The thing is, well, people aren't going to like Conan's brand of humor. And here's another observation. People didn't like Leno's brand of humor either. A comparative statement is water is wet. The reason Conan took over Late Night 15 and a half years ago wasn't because he was just like David Letterman, because he's not. The reason Conan took over The Tonight Show wasn't because he was just like Jay Leno (and, for the record, Jay Leno didn't have to leave The Tonight Show; he chose to; Conan could have been gone and about $40 million richer and on a new outlet). They liked him because he's himself, not a carbon copy of Carson or Leno.

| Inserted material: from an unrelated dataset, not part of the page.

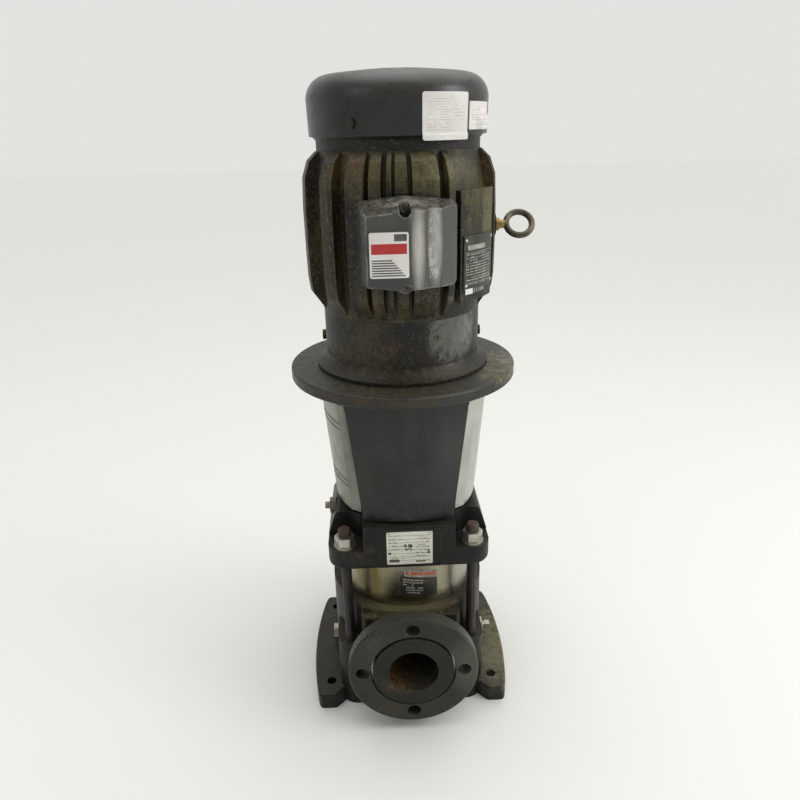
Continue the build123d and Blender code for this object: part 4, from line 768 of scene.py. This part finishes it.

Otherwise, what would be the point?

Conan's not from "retro Hollywood." You know, that so-called glamorous period that existed on television between the end of the Eisenhower presidency and the beginning of the Reagan presidency. An era between the premiere of I Love Lucy and the Who Shot J.R. episode of Dallas. Television was still a virgin period and largely untested. Jay Leno represents the last link to the "retro Hollywood" era of television, and I think that's why a lot of people are so hellbent on criticizing every nuance of what Conan's doing on his . I know Conan respects the past, but he also realizes his viewers are younger and expect a lot more from him.

I'm not saying everybody has to like Conan. People had ill feelings towards the guy for many other reasons, but give him a chance on The Tonight Show. He's pretty good at it.